**EXCERPTED DATA:**
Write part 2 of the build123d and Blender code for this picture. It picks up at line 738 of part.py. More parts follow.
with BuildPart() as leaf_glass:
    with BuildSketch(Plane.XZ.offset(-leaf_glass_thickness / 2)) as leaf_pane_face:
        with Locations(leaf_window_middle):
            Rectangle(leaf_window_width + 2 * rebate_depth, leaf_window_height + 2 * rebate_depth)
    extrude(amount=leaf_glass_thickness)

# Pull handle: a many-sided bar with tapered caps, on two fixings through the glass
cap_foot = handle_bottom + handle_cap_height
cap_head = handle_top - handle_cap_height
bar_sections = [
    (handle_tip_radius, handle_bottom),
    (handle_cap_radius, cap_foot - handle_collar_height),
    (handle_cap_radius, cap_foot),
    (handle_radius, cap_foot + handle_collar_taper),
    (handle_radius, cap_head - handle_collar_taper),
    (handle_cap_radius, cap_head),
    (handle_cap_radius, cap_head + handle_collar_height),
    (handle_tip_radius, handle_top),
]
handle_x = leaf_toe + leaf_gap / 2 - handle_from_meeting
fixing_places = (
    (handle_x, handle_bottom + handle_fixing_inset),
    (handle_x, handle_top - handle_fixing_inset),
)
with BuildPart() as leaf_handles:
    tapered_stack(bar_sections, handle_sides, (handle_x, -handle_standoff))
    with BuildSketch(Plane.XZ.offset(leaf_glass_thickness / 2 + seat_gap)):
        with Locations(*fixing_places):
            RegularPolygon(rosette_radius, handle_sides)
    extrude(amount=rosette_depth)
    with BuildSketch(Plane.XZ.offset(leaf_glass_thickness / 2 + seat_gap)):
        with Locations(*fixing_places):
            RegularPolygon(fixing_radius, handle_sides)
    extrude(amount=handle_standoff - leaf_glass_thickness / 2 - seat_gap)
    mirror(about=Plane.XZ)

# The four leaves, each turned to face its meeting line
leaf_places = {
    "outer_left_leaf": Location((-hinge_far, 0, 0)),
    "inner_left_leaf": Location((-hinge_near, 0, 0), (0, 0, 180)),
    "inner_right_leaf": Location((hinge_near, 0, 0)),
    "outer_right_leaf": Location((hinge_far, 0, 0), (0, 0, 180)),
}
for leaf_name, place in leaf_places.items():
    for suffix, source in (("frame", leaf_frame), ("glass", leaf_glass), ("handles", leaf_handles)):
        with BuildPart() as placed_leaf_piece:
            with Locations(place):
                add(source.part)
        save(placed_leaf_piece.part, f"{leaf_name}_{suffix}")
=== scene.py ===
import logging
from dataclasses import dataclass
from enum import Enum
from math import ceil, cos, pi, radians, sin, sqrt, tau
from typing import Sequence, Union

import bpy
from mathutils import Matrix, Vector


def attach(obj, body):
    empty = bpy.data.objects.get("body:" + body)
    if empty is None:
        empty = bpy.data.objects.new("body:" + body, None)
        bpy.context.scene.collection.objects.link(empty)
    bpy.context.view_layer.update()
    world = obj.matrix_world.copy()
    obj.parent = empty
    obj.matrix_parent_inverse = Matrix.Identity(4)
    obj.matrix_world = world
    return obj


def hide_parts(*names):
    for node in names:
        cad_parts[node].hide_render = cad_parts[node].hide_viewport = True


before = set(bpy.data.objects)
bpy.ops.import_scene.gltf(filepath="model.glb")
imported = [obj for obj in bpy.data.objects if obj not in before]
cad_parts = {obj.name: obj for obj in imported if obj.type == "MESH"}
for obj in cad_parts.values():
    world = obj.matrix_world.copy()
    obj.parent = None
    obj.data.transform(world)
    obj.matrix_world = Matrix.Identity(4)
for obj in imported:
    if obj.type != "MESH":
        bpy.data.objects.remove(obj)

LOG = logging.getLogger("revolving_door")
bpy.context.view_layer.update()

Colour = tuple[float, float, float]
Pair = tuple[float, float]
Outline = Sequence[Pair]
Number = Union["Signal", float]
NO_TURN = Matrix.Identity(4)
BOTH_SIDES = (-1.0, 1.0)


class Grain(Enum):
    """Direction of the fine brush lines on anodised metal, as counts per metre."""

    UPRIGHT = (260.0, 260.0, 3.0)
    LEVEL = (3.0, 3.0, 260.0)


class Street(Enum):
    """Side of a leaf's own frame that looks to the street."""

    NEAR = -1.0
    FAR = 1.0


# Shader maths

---

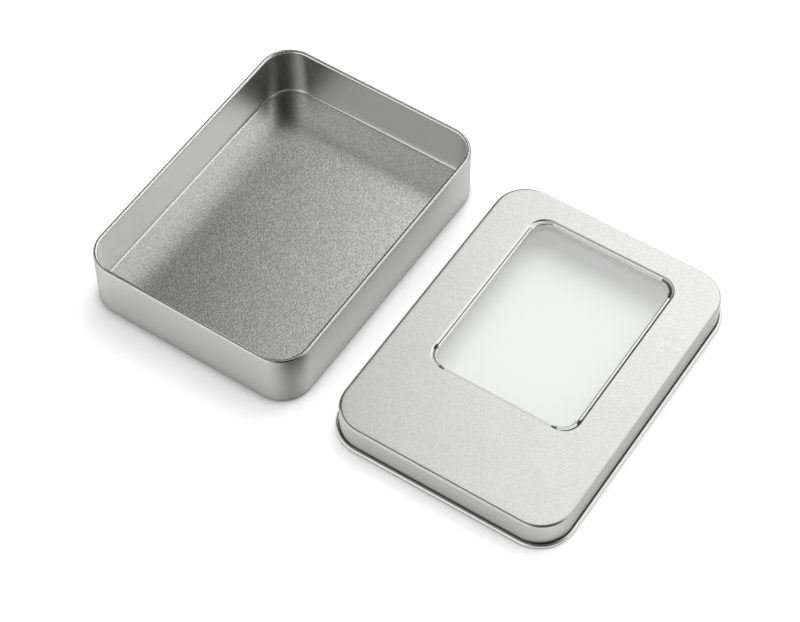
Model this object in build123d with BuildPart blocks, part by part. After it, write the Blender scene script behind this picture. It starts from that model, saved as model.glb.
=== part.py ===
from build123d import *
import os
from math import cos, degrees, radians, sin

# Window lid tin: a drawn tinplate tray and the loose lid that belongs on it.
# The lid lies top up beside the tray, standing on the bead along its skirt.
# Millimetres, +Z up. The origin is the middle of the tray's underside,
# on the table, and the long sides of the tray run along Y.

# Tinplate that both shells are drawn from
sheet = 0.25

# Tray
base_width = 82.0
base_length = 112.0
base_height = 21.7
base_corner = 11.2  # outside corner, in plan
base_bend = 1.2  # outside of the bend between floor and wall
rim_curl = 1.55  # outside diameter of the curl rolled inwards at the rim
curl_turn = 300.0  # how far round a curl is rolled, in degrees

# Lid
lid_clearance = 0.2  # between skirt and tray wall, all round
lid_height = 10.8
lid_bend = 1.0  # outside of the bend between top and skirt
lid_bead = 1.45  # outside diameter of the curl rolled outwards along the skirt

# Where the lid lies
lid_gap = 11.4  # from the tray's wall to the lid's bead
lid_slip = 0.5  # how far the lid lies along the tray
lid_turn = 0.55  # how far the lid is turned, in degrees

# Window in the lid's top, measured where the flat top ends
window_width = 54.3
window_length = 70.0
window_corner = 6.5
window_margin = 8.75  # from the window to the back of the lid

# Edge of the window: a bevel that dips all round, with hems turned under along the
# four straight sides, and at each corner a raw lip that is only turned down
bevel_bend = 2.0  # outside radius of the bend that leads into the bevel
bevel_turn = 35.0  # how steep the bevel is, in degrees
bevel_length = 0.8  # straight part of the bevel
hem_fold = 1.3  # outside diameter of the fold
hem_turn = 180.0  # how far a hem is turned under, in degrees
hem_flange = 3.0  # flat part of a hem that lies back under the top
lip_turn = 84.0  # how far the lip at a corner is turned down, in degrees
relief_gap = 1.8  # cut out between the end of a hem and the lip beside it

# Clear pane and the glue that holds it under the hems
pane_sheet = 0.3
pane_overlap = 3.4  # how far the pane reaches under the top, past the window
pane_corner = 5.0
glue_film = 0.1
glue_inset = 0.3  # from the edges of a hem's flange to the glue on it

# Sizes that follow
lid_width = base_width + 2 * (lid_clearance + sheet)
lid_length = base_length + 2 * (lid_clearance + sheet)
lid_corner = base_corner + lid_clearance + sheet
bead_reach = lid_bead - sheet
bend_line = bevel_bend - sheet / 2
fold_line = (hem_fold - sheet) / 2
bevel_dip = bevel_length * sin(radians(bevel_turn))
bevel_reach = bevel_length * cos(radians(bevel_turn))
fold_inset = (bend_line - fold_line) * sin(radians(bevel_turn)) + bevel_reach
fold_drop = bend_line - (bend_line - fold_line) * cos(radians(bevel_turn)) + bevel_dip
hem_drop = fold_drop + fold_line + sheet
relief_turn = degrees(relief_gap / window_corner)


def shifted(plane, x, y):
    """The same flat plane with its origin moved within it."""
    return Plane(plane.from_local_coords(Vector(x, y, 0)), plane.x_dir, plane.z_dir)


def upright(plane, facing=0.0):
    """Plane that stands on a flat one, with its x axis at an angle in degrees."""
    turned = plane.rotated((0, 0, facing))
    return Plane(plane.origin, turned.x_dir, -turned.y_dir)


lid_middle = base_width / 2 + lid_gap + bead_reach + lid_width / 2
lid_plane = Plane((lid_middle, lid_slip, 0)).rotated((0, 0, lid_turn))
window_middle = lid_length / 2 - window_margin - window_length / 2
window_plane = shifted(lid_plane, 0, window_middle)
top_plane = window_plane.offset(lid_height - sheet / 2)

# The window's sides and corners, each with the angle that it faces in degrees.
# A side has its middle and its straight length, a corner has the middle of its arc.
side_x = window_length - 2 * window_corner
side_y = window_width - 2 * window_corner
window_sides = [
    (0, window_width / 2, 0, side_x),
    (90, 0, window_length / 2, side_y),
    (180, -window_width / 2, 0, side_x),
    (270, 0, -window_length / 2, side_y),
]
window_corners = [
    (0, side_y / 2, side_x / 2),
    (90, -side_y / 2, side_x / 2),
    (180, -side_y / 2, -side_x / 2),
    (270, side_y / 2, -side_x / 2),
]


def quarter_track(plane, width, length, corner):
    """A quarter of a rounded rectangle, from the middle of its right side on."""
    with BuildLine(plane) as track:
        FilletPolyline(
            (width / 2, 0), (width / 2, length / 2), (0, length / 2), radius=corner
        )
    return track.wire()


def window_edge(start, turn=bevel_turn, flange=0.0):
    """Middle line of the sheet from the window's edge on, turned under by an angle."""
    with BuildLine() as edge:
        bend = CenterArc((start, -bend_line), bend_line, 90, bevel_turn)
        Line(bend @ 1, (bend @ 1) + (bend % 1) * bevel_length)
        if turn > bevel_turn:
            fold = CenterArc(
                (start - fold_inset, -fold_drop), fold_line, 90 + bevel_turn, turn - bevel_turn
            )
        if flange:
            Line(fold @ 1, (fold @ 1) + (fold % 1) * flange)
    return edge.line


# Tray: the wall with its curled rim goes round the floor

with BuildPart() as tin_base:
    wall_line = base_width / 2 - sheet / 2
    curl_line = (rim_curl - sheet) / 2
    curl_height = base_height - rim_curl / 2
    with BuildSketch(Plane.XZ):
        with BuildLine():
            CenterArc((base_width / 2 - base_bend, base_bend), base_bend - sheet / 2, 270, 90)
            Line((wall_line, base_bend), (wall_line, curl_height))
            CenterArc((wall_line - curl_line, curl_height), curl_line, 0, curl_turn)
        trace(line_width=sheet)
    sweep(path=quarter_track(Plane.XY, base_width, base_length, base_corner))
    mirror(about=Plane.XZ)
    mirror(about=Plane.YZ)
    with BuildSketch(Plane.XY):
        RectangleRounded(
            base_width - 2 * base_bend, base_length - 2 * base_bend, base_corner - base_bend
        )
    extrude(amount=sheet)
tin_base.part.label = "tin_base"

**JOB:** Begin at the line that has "# The four leaves, each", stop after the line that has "imported = [obj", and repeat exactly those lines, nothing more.

**PROBLEM SOLUTION:**
# The four leaves, each turned to face its meeting line
leaf_places = {
    "outer_left_leaf": Location((-hinge_far, 0, 0)),
    "inner_left_leaf": Location((-hinge_near, 0, 0), (0, 0, 180)),
    "inner_right_leaf": Location((hinge_near, 0, 0)),
    "outer_right_leaf": Location((hinge_far, 0, 0), (0, 0, 180)),
}
for leaf_name, place in leaf_places.items():
    for suffix, source in (("frame", leaf_frame), ("glass", leaf_glass), ("handles", leaf_handles)):
        with BuildPart() as placed_leaf_piece:
            with Locations(place):
                add(source.part)
        save(placed_leaf_piece.part, f"{leaf_name}_{suffix}")
=== scene.py ===
import logging
from dataclasses import dataclass
from enum import Enum
from math import ceil, cos, pi, radians, sin, sqrt, tau
from typing import Sequence, Union

import bpy
from mathutils import Matrix, Vector


def attach(obj, body):
    empty = bpy.data.objects.get("body:" + body)
    if empty is None:
        empty = bpy.data.objects.new("body:" + body, None)
        bpy.context.scene.collection.objects.link(empty)
    bpy.context.view_layer.update()
    world = obj.matrix_world.copy()
    obj.parent = empty
    obj.matrix_parent_inverse = Matrix.Identity(4)
    obj.matrix_world = world
    return obj


def hide_parts(*names):
    for node in names:
        cad_parts[node].hide_render = cad_parts[node].hide_viewport = True


before = set(bpy.data.objects)
bpy.ops.import_scene.gltf(filepath="model.glb")
imported = [obj for obj in bpy.data.objects if obj not in before]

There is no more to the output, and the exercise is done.